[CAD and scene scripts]
● ● ● ● ●
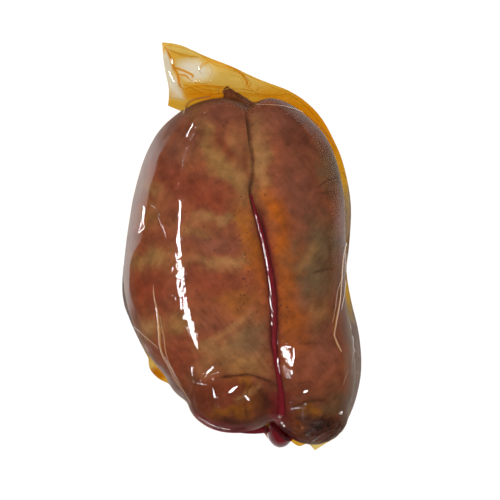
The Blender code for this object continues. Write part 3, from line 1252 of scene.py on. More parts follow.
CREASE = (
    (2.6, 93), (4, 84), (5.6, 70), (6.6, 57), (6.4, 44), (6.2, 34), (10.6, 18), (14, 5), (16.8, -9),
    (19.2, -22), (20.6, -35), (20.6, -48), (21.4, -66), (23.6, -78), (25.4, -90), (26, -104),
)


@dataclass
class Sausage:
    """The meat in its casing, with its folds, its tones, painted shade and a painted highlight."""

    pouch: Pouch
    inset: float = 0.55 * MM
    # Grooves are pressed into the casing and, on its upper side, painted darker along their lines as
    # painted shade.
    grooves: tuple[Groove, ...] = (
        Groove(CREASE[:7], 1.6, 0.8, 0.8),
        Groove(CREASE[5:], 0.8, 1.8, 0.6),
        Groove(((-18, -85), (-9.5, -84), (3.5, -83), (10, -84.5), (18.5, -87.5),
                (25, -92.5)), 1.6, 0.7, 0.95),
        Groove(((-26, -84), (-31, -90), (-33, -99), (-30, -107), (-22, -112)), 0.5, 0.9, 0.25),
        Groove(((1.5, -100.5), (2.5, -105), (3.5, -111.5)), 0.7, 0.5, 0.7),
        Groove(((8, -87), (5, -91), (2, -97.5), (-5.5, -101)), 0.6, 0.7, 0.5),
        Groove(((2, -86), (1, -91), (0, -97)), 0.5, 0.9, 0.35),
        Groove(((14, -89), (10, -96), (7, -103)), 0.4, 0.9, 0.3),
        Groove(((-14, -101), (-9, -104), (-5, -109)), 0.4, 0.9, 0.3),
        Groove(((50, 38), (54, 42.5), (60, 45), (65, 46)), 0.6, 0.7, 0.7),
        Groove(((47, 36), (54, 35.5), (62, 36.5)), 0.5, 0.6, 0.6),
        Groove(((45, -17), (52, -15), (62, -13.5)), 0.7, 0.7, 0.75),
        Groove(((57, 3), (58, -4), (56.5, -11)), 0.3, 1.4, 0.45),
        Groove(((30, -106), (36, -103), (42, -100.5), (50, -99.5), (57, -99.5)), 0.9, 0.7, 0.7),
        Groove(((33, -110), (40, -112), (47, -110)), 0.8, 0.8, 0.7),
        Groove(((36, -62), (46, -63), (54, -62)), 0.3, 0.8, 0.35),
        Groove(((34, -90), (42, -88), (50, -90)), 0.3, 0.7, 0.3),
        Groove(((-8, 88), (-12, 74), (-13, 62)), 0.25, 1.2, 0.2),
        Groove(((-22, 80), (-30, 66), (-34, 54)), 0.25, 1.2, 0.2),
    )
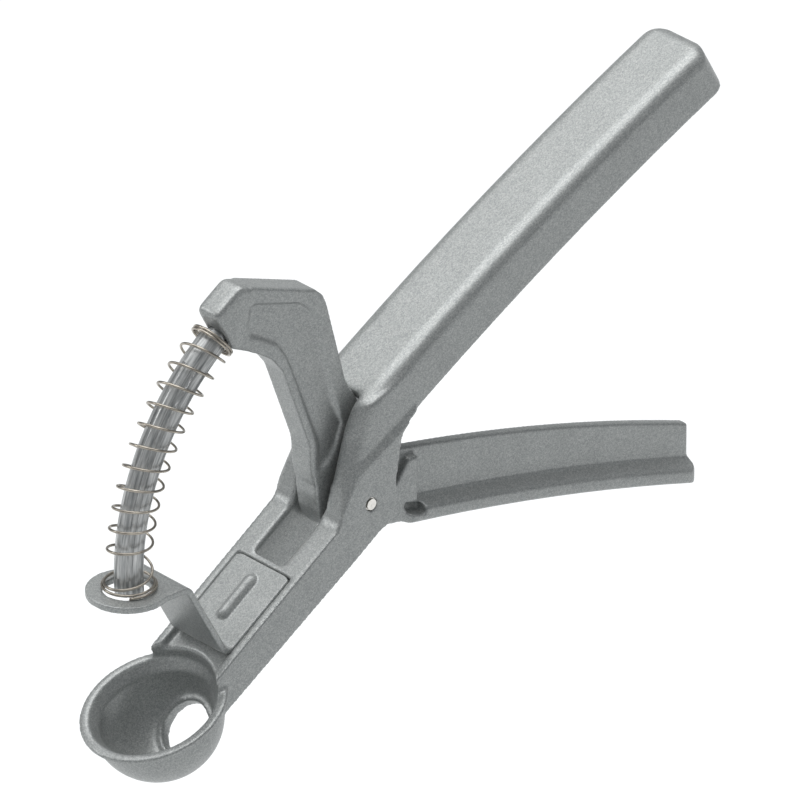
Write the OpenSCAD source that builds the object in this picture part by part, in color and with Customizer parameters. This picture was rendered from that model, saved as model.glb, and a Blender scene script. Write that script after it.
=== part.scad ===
● ● ● ● ●
Exercise goal:
Everything in the listing above should be restated exactly.

Answer in full:
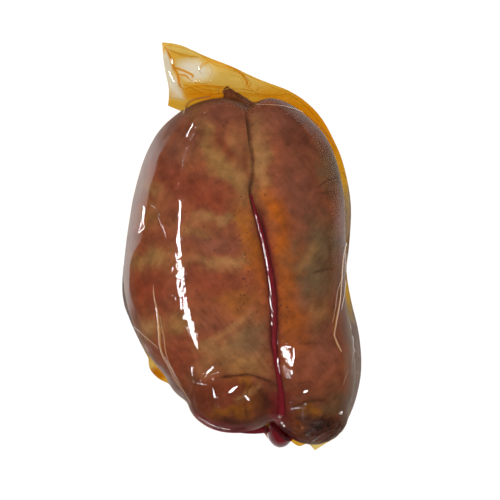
The Blender code for this object continues. Write part 3, from line 1252 of scene.py on. More parts follow.
CREASE = (
    (2.6, 93), (4, 84), (5.6, 70), (6.6, 57), (6.4, 44), (6.2, 34), (10.6, 18), (14, 5), (16.8, -9),
    (19.2, -22), (20.6, -35), (20.6, -48), (21.4, -66), (23.6, -78), (25.4, -90), (26, -104),
)


@dataclass
class Sausage:
    """The meat in its casing, with its folds, its tones, painted shade and a painted highlight."""

    pouch: Pouch
    inset: float = 0.55 * MM
    # Grooves are pressed into the casing and, on its upper side, painted darker along their lines as
    # painted shade.
    grooves: tuple[Groove, ...] = (
        Groove(CREASE[:7], 1.6, 0.8, 0.8),
        Groove(CREASE[5:], 0.8, 1.8, 0.6),
        Groove(((-18, -85), (-9.5, -84), (3.5, -83), (10, -84.5), (18.5, -87.5),
                (25, -92.5)), 1.6, 0.7, 0.95),
        Groove(((-26, -84), (-31, -90), (-33, -99), (-30, -107), (-22, -112)), 0.5, 0.9, 0.25),
        Groove(((1.5, -100.5), (2.5, -105), (3.5, -111.5)), 0.7, 0.5, 0.7),
        Groove(((8, -87), (5, -91), (2, -97.5), (-5.5, -101)), 0.6, 0.7, 0.5),
        Groove(((2, -86), (1, -91), (0, -97)), 0.5, 0.9, 0.35),
        Groove(((14, -89), (10, -96), (7, -103)), 0.4, 0.9, 0.3),
        Groove(((-14, -101), (-9, -104), (-5, -109)), 0.4, 0.9, 0.3),
        Groove(((50, 38), (54, 42.5), (60, 45), (65, 46)), 0.6, 0.7, 0.7),
        Groove(((47, 36), (54, 35.5), (62, 36.5)), 0.5, 0.6, 0.6),
        Groove(((45, -17), (52, -15), (62, -13.5)), 0.7, 0.7, 0.75),
        Groove(((57, 3), (58, -4), (56.5, -11)), 0.3, 1.4, 0.45),
        Groove(((30, -106), (36, -103), (42, -100.5), (50, -99.5), (57, -99.5)), 0.9, 0.7, 0.7),
        Groove(((33, -110), (40, -112), (47, -110)), 0.8, 0.8, 0.7),
        Groove(((36, -62), (46, -63), (54, -62)), 0.3, 0.8, 0.35),
        Groove(((34, -90), (42, -88), (50, -90)), 0.3, 0.7, 0.3),
        Groove(((-8, 88), (-12, 74), (-13, 62)), 0.25, 1.2, 0.2),
        Groove(((-22, 80), (-30, 66), (-34, 54)), 0.25, 1.2, 0.2),
    )
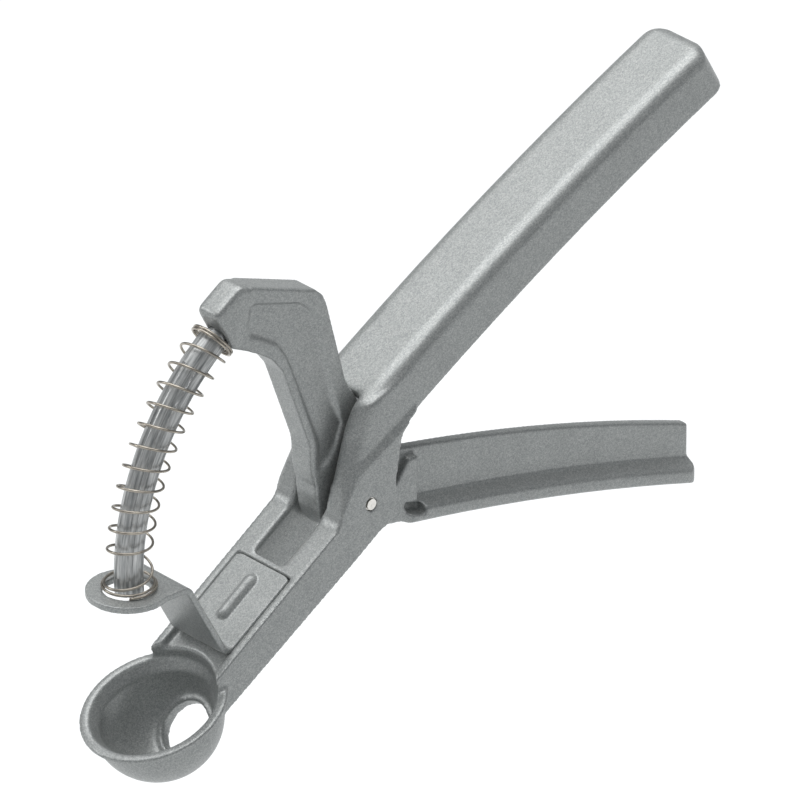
Write the OpenSCAD source that builds the object in this picture part by part, in color and with Customizer parameters. This picture was rendered from that model, saved as model.glb, and a Blender scene script. Write that script after it.
=== part.scad ===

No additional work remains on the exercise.